Having been managed by Offaly’s 1982 All Ireland winning captain Richie Connor in ’87, another of that team took charge in ’88 – Richie’s cousin Liam.
In his piece, Smith remembered the final as Portarlington’s poorest performace of the year but the scenes of celebration as unforgettable.
“On a day when strong winds destroyed any chance of good football, Portarlington were lucky to overcome by a single point a game Timahoe team who must surely have rued the many chances they missed, particularly in the second half.”
Smith singled out Dermot Murphy “who stood head and shoulders above us all and deservedly won ‘Man of the Match'”.
“Funnily enough my initial feeling when the final whistle went was one of disappointment at how poorly I personally had played.
“However this was soon forgotten when what appeared like the whole town of Portarlington erupted onto the field.
“I will never forget the feeling of pride experienced at seeing Pacelli Donegan accepting the cup from Bill Phelan.

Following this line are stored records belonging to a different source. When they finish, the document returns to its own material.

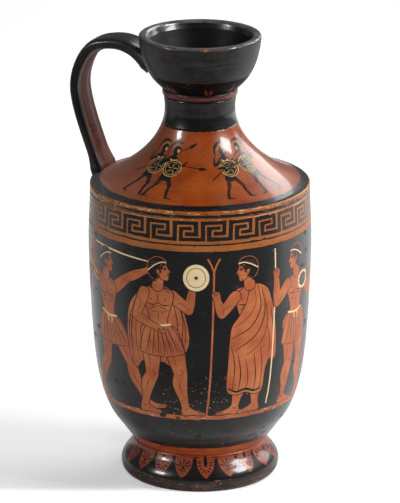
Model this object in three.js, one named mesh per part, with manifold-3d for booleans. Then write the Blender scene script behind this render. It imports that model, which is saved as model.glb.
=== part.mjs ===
// A terracotta oil jar of Greek lekythos shape: a foot, a tall body, a sloping shoulder, a short neck,
// a cup-shaped mouth and one strap handle. Each was thrown or pulled by itself and luted on with slip,
// so each is its own solid here and seats in its neighbour. Millimetres, +Z up, the axis of the jar on Z,
// the table at Z = 0 and the handle in the plane Y = 0 on the -X side.
import * as THREE from "three";
import Module from "manifold-3d";
import { mergeVertices } from "three/addons/utils/BufferGeometryUtils.js";

const wasm = await Module();
wasm.setup();

// Driving dimensions, in millimetres.
const FIT_GAP = 0.3; // slip-filled clearance between two luted pieces
const EDGE_ROUND = 0.9; // wiped edges of the clay

const FOOT_HEIGHT = 20;
const FOOT_REST_RADIUS = 40.6;
const FOOT_BULGE_RADIUS = 43.9;
const FOOT_BULGE_HEIGHT = 6;
const WAIST_RADIUS = 37;
const FOOT_RING_WIDTH = 9.5; // width of the ring that the jar stands on
const FOOT_HOLLOW_DEPTH = 5.5;
const FOOT_HOLLOW_SLOPE = 2; // how far the hollow's sides lean in
const FOOT_BUTTON_RADIUS = 14; // flat button left in the middle of the underside

const SEAT_RADIUS = 24; // turned boss under the body that centres it on the foot
const SEAT_DEPTH = 2;

const BODY_HEIGHT = 143.5;
const BODY_WALL = 5;
const BODY_FLOOR = 6;
const BOWL_RADIUS = 50.4;
const BOWL_HEIGHT = 19; // above the foot, as are the next two
const HIP_RADIUS = 56.7;
const HIP_HEIGHT = 40;
const BELLY_RADIUS = 61.3;
const BELLY_HEIGHT = 108;
const SHOULDER_RADIUS = 60.4;

const SHOULDER_EDGE_HEIGHT = 3.7; // upright edge of the shoulder above the body's rim
const SHOULDER_WALL = 5;
const SHOULDER_RISE = 33.8; // from the edge to the neck joint
const SHOULDER_LIP_DEPTH = 4; // lip that drops inside the body's rim
const SHOULDER_LIP_WALL = 4;
const THROAT_RADIUS = 19.2; // narrowest outside radius of the neck
const THROAT_RISE = 42.8; // from the shoulder's edge to the narrowest place
const THROAT_REACH = 24.4; // how far in the slope's tangent runs
const THROAT_SLOPE_RISE = 8.8; // how far up it runs
const THROAT_DROP = 17; // length of the upright tangent below the narrowest place

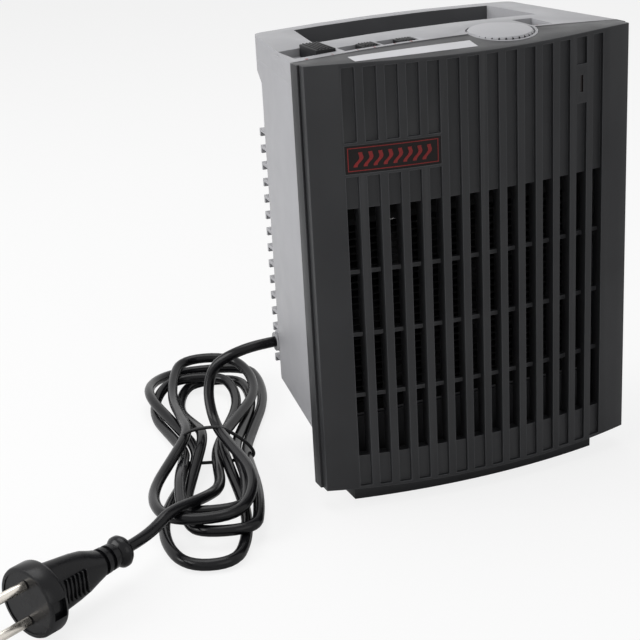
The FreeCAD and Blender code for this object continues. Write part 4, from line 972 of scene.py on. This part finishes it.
class HEATER_OT_stage(bpy.types.Operator):
    """Set the floor, the soft light and the camera"""

    bl_idname = "heater.stage"
    bl_label = "Stage"

    def execute(self, context):
        clear_selection()
        context.scene.view_settings.view_transform = "Standard"
        self.lay_floor(context)
        self.surround(context)
        for lamp in LAMPS:
            area_light(*lamp)
        self.place_camera(context)
        return {"FINISHED"}

    def lay_floor(self, context):
        """A pale floor just under the pads, which the camera sees nearly white."""
        bpy.ops.mesh.primitive_plane_add(size=14, location=(0, 0, -0.0002))
        floor = context.object
        floor.name = "floor"
        material = bpy.data.materials.new("floor_white")
        material.use_nodes = True
        tree = material.node_tree
        tree.nodes.clear()
        plain = tree.nodes.new("ShaderNodeBsdfDiffuse")
        plain.inputs["Color"].default_value = (0.86, 0.86, 0.86, 1)
        white = tree.nodes.new("ShaderNodeEmission")
        path = tree.nodes.new("ShaderNodeLightPath")
        share = tree.nodes.new("ShaderNodeMath")
        share.operation = "MULTIPLY"
        share.inputs[1].default_value = FLOOR_WHITE
        tree.links.new(path.outputs["Is Camera Ray"], share.inputs[0])
        mix = tree.nodes.new("ShaderNodeMixShader")
        tree.links.new(share.outputs[0], mix.inputs[0])
        tree.links.new(plain.outputs[0], mix.inputs[1])
        tree.links.new(white.outputs[0], mix.inputs[2])
        out = tree.nodes.new("ShaderNodeOutputMaterial")
        tree.links.new(mix.outputs[0], out.inputs["Surface"])
        floor.data.materials.append(material)

    def surround(self, context):
        """An even light from all round, behind which the camera sees white."""
        world = bpy.data.worlds.new("surroundings")
        context.scene.world = world
        world.use_nodes = True
        tree = world.node_tree
        tree.nodes.clear()
        plain = tree.nodes.new("ShaderNodeBackground")
        plain.inputs["Strength"].default_value = SURROUND
        white = tree.nodes.new("ShaderNodeBackground")
        for shade in (plain, white):
            shade.inputs["Color"].default_value = (1, 1, 1, 1)
        out = tree.nodes.new("ShaderNodeOutputWorld")
        tree.links.new(seen_white(tree, plain.outputs[0], white.outputs[0]), out.inputs["Surface"])

    def place_camera(self, context):
        """The camera, turned round its target and rolled a little."""
        camera = bpy.data.cameras.new("camera")
        camera.lens = LENS
        camera.sensor_width = 36
        camera.shift_x, camera.shift_y = SHIFT
        eye = bpy.data.objects.new("camera", camera)
        context.scene.collection.objects.link(eye)
        around, above, roll = (math.radians(angle) for angle in VIEW_ANGLES)
        back = Vector(
            (math.sin(around) * math.cos(above), -math.cos(around) * math.cos(above), math.sin(above))
        )
        level = Vector((math.cos(around), math.sin(around), 0))
        upright = back.cross(level)
        right = level * math.cos(roll) + upright * math.sin(roll)
        up = upright * math.cos(roll) - level * math.sin(roll)
        place = Vector(VIEW_TARGET) + back * VIEW_DISTANCE
        eye.matrix_world = Matrix.Translation(place) @ Matrix((right, up, back)).transposed().to_4x4()
        context.scene.camera = eye


class HEATER_PT_steps(bpy.types.Panel):
    """The steps that dress the heater, in their order"""

    bl_idname = "HEATER_PT_steps"
    bl_label = "Ceramic heater"
    bl_space_type = "VIEW_3D"
    bl_region_type = "UI"
    bl_category = "Heater"

    def draw(self, context):
        for step in STEPS:
            self.layout.operator(step.bl_idname)


STEPS = (
    HEATER_OT_finishes, HEATER_OT_mouldings, HEATER_OT_slides, HEATER_OT_badge, HEATER_OT_prints,
    HEATER_OT_plug, HEATER_OT_lead, HEATER_OT_tie, HEATER_OT_stage,
)
GROUPS = (HeaterSizes, HeaterColours)


def register():
    """Adds the property groups, the operators and the panel."""
    for item in (*GROUPS, *STEPS, HEATER_PT_steps):
        bpy.utils.register_class(item)
    bpy.types.Scene.heater_sizes = bpy.props.PointerProperty(type=HeaterSizes)
    bpy.types.Scene.heater_colours = bpy.props.PointerProperty(type=HeaterColours)


def unregister():
    """Takes them away again."""
    del bpy.types.Scene.heater_colours
    del bpy.types.Scene.heater_sizes
    for item in reversed((*GROUPS, *STEPS, HEATER_PT_steps)):
        bpy.utils.unregister_class(item)


def main():
    """Dresses the heater."""
    register()
    bpy.ops.heater.finishes()
    bpy.ops.heater.mouldings()
    bpy.ops.heater.slides()
    bpy.ops.heater.badge()
    bpy.ops.heater.prints()
    bpy.ops.heater.plug()
    bpy.ops.heater.lead()
    bpy.ops.heater.tie()
    bpy.ops.heater.stage()


if __name__ == "__main__":
    main()
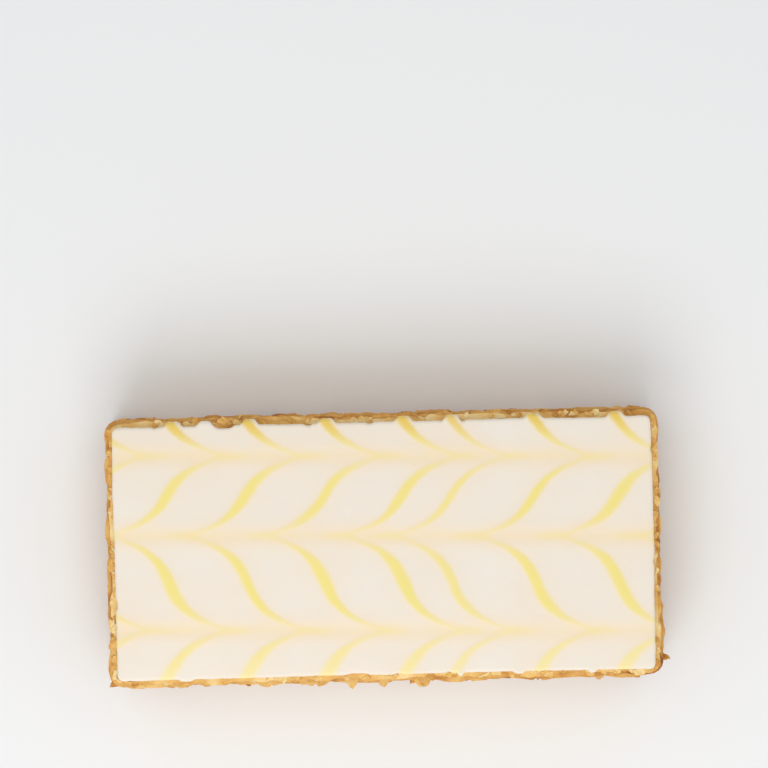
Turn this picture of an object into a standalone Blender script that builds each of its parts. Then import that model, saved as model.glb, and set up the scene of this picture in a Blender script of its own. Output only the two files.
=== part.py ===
"""A cut slice of mille feuille: pastry base, vanilla custard, pastry lid and feathered fondant icing.

Each layer is one closed solid that runs right through the slice. +X is along the slice, +Y across it, +Z up,
and the origin is under the middle of the slice, on the surface that it rests on. Lengths are in metres.
"""

import math
import random

import bmesh
import bpy

# Driving dimensions of the slice, at the icing's edge
SLICE_LENGTH = 0.1100
SLICE_WIDTH = 0.0515
CORNER_RADIUS = 0.0018

# Thickness of each layer, from the bottom up, and the hairline that parts one from the next
BASE_THICKNESS = 0.0066
CUSTARD_THICKNESS = 0.0114
LID_THICKNESS = 0.0060
ICING_THICKNESS = 0.0024
LAYER_GAP = 0.0003

# How far each layer reaches past the icing's edge, and how uneven that edge is
BASE_OVERHANG = 0.0015
LID_OVERHANG = 0.0011
CUSTARD_BULGE = 0.0004
PASTRY_RAGGEDNESS = 0.0008
LEAF_DEPTH = 0.0010
CUSTARD_UNEVENNESS = 0.0003
ICING_UNEVENNESS = 0.00025

# Each sheet of pastry shows its leaves as ridges, which stop short of the sheet's faces
LEAVES_PER_SHEET = 3
OUTER_MARGIN = 0.0006
SEAM_MARGIN = 0.0009

# Sections through the edge of the custard and the icing: share of the height, and how far the edge stands out
CUSTARD_SECTION = ((0.03, -0.5), (0.30, 1.0), (0.70, 0.8), (0.97, -0.5))
ICING_SECTION = ((0.04, -0.0002), (0.50, 0.0), (0.86, -0.0004))

# The seams between layers rise and fall by this much at the cut faces, and are level further in
SEAM_WAVE = 0.0004
SEAM_WAVE_COUNTS = (3, 5, 8, 13)
WAVY_INSET = 0.0015
LEVEL_INSET = 0.0045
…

“Only at this stage was it easy to see why teams like Portlaoise can motivate themselves to stay at the top for so long.
“The efforts to win a county final are great but they are easily outweighed by the feeling of personal achievement experienced and by the pride which such a win brings not only to a team but to a whole town as well.”
Portlaoise would return to beat Portarlington in the first round of the 1989 championship and again in the 1991 final.
Port would win the senior title again in 1995 and 2001 but that remains their last county final appearance.
PORTARLINGTON: Ossie Bennett; Seamus Hunt, Brendan Ryan, Christy Smith; Pacelli Donegan, John Bolton, Ray Ryan; Seamus Malone, Tommy Smith; Eddie Byrne, Kevin McCann, John Leavy; Michael Cullen, Tom Murphy, Dermot Murphy. Sub: Colm Maher for Cullen
TIMAHOE: John Dalton; Brendan Quigley, Andy Bergin, Pat Ramsbottom; Willie Ramsbottom, Michael Dalton, Brian Oxley; Liam Ramsbottom, Colm McEvoy; John Ramsbottom, Jimmy Lewis, Ben Clancy; Pat Smith, Padraig Culleton, Paul McEvoy.